- [GOAL]:
From the records below, copy out exactly the lines from the one containing "build_case()" to the one containing "imported = [obj", both included. Add nothing else.

- [INPUT MATERIAL]:
○ ○ ○ ○ ○
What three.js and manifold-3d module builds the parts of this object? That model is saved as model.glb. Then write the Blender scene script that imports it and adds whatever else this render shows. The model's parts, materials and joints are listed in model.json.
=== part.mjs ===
○ ○ ○ ○ ○
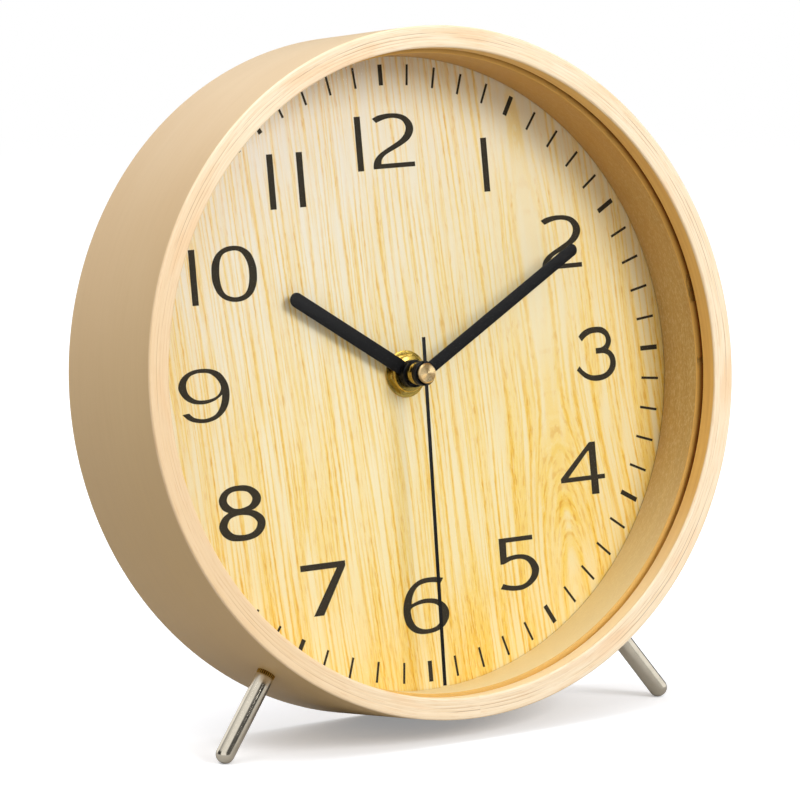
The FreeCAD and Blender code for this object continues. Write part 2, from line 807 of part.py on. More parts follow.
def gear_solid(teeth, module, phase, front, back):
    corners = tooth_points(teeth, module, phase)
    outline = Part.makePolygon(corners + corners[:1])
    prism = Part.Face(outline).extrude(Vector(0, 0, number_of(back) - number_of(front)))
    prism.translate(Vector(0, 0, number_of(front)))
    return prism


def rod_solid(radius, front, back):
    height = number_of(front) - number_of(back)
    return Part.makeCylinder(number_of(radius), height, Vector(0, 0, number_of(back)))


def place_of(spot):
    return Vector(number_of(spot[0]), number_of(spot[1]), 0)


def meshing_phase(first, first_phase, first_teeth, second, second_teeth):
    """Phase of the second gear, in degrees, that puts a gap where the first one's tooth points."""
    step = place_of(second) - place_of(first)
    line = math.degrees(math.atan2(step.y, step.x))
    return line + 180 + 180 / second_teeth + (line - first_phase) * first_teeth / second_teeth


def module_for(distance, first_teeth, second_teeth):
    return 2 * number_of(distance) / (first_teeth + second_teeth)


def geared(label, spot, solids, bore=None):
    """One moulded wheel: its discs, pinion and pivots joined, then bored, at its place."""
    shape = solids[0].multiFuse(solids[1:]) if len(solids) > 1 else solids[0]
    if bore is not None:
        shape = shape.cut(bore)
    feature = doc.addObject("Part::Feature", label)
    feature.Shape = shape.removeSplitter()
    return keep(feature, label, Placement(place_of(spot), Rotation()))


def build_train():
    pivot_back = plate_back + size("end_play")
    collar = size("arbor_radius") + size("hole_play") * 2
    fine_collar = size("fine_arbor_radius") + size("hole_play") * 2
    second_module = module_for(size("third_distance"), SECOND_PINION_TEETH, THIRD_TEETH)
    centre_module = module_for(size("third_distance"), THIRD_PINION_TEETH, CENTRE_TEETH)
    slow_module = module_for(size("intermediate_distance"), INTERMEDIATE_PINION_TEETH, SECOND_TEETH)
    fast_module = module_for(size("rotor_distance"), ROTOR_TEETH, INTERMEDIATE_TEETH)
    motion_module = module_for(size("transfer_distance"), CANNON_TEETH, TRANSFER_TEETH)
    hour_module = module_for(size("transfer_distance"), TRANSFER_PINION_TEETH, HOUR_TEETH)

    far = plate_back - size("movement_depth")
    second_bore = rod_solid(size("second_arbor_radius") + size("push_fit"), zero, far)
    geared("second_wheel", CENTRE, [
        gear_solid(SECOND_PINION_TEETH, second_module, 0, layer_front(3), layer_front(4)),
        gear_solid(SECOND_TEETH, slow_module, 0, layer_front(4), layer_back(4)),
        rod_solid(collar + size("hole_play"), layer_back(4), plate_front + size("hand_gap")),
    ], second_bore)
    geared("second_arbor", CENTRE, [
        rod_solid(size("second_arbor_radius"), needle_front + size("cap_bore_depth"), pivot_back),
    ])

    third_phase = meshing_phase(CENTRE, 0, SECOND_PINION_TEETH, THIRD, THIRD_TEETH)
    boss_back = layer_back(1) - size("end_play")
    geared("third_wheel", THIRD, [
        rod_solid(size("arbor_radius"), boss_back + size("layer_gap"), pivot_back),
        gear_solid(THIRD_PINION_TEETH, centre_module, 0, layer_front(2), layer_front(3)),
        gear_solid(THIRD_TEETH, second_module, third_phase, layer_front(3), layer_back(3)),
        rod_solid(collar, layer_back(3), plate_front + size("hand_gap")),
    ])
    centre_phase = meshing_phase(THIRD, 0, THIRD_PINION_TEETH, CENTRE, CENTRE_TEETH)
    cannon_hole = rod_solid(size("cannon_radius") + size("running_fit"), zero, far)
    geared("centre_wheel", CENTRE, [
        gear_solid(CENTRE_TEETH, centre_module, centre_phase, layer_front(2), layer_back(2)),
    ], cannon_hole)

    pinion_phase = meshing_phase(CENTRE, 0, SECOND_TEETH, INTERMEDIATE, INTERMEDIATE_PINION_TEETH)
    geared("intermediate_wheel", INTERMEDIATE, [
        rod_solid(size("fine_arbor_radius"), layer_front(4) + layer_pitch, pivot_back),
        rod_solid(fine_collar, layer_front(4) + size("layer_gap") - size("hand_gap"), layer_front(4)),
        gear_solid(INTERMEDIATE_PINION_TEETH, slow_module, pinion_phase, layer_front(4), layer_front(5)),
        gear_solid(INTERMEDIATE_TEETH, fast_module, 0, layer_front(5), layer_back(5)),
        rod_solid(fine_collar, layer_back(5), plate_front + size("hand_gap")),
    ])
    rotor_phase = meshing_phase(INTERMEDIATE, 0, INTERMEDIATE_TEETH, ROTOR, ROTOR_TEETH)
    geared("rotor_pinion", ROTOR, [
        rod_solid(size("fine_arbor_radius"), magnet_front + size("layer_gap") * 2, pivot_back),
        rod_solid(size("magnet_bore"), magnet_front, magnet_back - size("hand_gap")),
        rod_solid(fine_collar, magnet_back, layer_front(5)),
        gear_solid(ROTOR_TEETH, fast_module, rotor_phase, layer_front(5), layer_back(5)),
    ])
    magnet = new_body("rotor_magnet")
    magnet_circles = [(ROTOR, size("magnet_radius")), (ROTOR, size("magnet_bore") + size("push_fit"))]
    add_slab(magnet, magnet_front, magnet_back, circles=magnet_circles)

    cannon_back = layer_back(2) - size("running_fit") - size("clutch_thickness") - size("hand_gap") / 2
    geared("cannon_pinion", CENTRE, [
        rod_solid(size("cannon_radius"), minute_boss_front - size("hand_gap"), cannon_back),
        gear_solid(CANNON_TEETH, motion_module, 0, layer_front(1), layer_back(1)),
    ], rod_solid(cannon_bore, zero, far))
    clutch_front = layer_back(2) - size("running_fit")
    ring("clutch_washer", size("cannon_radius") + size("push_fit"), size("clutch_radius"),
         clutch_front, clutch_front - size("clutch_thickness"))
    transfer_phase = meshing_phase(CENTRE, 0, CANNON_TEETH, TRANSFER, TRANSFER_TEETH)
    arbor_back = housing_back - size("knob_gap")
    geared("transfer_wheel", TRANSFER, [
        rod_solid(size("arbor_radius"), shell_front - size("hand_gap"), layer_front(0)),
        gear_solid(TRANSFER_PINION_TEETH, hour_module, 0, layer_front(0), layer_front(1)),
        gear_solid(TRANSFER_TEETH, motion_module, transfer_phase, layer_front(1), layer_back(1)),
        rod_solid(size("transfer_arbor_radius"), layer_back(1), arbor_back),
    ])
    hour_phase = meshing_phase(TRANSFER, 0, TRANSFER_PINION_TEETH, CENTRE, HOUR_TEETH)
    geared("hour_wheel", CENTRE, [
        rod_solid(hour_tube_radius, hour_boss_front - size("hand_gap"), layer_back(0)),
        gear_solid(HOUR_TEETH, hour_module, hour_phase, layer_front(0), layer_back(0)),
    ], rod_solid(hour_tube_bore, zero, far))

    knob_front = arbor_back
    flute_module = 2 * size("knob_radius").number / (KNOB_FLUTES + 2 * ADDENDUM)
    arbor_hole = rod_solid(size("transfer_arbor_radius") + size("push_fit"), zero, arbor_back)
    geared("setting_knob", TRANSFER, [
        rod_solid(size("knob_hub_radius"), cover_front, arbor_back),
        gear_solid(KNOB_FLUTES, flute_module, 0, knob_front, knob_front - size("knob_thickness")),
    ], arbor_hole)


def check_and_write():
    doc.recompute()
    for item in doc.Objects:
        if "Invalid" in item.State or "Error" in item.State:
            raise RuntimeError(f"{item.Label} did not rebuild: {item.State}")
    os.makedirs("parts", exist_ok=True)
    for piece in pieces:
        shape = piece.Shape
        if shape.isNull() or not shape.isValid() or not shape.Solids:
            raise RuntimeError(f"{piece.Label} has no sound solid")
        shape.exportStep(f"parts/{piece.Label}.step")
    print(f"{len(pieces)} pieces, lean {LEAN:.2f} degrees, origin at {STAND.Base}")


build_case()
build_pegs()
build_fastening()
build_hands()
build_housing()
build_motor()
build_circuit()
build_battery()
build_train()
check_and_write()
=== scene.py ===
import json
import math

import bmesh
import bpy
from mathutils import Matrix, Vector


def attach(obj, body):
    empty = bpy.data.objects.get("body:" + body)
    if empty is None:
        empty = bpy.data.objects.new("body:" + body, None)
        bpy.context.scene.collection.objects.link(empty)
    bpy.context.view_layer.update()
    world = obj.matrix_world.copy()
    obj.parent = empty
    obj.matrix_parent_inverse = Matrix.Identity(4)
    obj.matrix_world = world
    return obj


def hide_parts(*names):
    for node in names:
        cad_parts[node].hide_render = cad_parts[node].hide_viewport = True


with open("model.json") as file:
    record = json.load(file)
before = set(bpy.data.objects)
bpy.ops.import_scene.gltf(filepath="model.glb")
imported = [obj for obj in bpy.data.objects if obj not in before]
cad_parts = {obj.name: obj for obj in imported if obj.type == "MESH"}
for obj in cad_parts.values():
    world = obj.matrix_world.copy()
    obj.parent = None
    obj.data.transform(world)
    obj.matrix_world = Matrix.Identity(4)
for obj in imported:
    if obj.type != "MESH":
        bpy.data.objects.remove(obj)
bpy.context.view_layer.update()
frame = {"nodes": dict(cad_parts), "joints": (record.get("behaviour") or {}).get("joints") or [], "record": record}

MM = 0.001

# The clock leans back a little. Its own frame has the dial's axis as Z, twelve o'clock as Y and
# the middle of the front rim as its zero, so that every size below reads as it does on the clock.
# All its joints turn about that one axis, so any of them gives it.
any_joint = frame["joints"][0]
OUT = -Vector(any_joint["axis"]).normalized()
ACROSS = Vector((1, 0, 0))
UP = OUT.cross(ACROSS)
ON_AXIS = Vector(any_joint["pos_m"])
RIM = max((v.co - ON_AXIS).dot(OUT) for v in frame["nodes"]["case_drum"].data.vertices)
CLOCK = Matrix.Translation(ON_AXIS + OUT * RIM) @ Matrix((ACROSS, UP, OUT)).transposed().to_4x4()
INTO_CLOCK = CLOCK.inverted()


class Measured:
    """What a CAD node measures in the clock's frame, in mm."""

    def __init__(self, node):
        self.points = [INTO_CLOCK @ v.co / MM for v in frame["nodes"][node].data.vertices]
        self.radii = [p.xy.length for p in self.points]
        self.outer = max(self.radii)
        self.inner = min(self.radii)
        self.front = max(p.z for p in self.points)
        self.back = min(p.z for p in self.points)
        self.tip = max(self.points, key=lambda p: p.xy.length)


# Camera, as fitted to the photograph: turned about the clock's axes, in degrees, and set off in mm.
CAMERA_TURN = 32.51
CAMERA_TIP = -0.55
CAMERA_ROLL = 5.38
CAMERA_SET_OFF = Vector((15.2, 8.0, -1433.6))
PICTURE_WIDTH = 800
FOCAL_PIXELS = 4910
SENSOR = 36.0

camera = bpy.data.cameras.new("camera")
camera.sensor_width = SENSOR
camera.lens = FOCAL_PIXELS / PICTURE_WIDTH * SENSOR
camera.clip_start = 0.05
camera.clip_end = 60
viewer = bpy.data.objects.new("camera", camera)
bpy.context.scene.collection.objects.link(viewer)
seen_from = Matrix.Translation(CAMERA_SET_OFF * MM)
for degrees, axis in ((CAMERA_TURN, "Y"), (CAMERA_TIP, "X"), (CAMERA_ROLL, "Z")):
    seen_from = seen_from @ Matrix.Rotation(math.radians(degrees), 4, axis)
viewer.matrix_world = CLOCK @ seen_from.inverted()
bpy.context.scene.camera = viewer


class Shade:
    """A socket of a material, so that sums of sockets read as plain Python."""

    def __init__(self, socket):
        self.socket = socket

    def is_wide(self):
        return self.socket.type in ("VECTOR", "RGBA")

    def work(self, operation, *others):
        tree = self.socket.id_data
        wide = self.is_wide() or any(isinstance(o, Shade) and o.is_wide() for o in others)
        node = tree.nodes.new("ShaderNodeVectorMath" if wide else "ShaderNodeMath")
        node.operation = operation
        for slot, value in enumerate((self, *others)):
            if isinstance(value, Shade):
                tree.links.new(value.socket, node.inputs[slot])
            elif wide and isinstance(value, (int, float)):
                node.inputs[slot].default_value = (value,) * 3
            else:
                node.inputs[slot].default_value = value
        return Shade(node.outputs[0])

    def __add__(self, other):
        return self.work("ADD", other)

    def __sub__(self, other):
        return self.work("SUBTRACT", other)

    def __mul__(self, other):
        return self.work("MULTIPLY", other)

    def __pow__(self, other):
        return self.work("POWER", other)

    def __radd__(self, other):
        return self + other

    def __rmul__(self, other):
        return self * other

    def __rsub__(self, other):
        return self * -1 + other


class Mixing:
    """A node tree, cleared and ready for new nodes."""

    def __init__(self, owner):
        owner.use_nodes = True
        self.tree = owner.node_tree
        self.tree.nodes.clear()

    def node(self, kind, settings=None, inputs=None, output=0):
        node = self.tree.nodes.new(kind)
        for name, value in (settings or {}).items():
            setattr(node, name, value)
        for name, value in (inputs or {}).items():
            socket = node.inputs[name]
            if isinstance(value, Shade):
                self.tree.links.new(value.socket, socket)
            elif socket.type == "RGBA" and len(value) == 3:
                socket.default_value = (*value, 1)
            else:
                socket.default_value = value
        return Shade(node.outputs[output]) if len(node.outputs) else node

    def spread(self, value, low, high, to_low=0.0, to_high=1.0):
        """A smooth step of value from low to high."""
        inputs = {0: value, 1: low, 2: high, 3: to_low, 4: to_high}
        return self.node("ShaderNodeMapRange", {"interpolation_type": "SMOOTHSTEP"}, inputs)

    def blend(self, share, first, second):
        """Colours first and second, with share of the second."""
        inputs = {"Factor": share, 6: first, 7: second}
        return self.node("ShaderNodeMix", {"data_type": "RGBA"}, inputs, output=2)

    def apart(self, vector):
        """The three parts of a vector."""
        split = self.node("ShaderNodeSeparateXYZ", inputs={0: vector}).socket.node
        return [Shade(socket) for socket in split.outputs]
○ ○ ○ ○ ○
- [COMPLETE RESPONSE]:
build_case()
build_pegs()
build_fastening()
build_hands()
build_housing()
build_motor()
build_circuit()
build_battery()
build_train()
check_and_write()
=== scene.py ===
import json
import math

import bmesh
import bpy
from mathutils import Matrix, Vector


def attach(obj, body):
    empty = bpy.data.objects.get("body:" + body)
    if empty is None:
        empty = bpy.data.objects.new("body:" + body, None)
        bpy.context.scene.collection.objects.link(empty)
    bpy.context.view_layer.update()
    world = obj.matrix_world.copy()
    obj.parent = empty
    obj.matrix_parent_inverse = Matrix.Identity(4)
    obj.matrix_world = world
    return obj


def hide_parts(*names):
    for node in names:
        cad_parts[node].hide_render = cad_parts[node].hide_viewport = True


with open("model.json") as file:
    record = json.load(file)
before = set(bpy.data.objects)
bpy.ops.import_scene.gltf(filepath="model.glb")
imported = [obj for obj in bpy.data.objects if obj not in before]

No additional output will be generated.